In the absence of electrical power supply and with the two valve slides in use position 18, see FIG. 5, the pressure difference between pressure p2 in the conveying medium 5 and p1 in the inner medium in the interior 10 of the corresponding actuating device 1, 13 plays a role. If pressure p2 of the conveying medium 5 is greater than the internal pressure p1, which is substantially identical due to the closely neighboring arrangement of the two actuating devices 1, 13 for both devices, the actuating device 1 closes the valve by pushing the valve slide 35 back into the non-use position 19, as shown in FIG. 6. If, instead of this, the internal pressure p1 is greater than pressure p2 in the conveying medium, the actuating device 13 carries out the closing operation by pushing the valve slide 35 by means of the corresponding piston 17, see FIG. 4.

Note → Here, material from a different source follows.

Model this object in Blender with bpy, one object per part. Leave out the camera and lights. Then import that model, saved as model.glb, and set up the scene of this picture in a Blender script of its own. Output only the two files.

It is also ensured with this successive arrangement of two actuating devices 1, 13 with different displacement directions 15, 16 for the valve slide between use position and non-use position that in case of power outage the valve is closed and the control device is actuated accordingly.
It should further be noted that the efforts according to the embodiment of FIGS. 4 to 6 with two actuating devices 1 and 13 are relatively great. However, there are applications where already two actuating devices of such a type are arranged on a corresponding conveying line 42, such as for example in the so-called master valve and wing valve.
These are then configured according to the invention with different displacement directions, so that in the absence of electrical power supply and independently of the pressure difference between p1 and p2 it is possible to close the valve and the control device, respectively.
In case the two pressures are again substantially identical, see the above explanation, it is also possible in the second embodiment that a corresponding emergency device is provided in at least one of the two actuating devices 1, 13, see emergency power supply e.g. in the form of a battery, or the like, or external mechanical access to the actuating device.